With that in mind, here are examples of countries where different theories are practiced. The list is far from complete.

This approach is practiced wherever an authoritarian government is in place. Obviously, all shades of authoritarianism exist.

The authoritarian government can be secular or religious. In recent times, many governments have become more authoritarian as a result of religious influences. Iran is the best example of that. And so was Afganistan under the Taliban.

Many governments are entirely secular, yet extremely authoritarian. Singapore is totally secular but still tightly controlled in many ways.

Still, some countries are considered authoritarian with additional information required to put everything into context. Saudi Arabia has become more rigid, mostly because of religious influence.

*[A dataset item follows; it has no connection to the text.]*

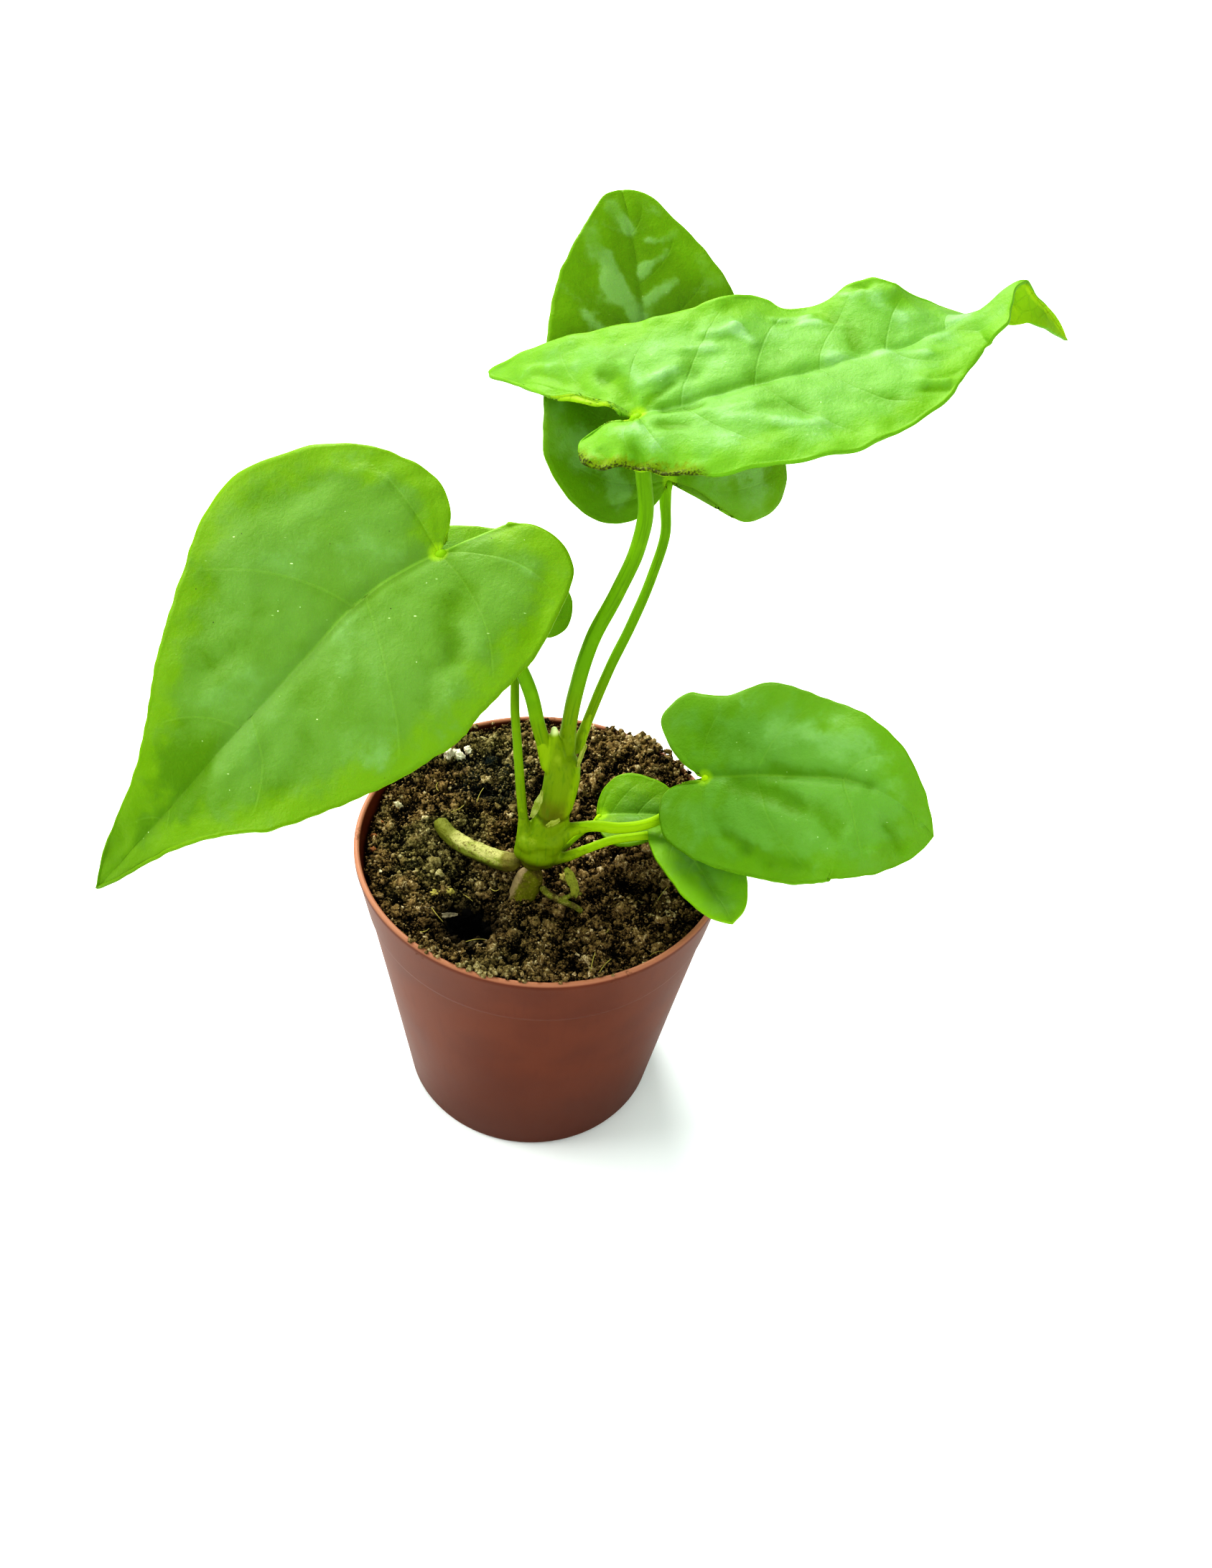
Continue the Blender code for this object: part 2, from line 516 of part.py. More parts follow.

North Korea, China, Cuba and Vietnam are the best examples of the Soviet/Communist system in existence today. By far the best example is North Korea under the dictator Kim Jong Un. Each of the other countries - China, Cuba and Vietnam – provides insights into the communist system at work.

To a certain extent, a form of social libertarianism is practiced in The Netherlands, and in some of the Scandinavian countries.

Social Responsibility
The list includes the United States, Canada, Great Britain, France, Germany, Italy, Israel, Australia, New Zealand, Japan, the Philippines, India etc.

Many nations in Latin America and elsewhere practice democracy, but the concept of press freedom is a fragile one.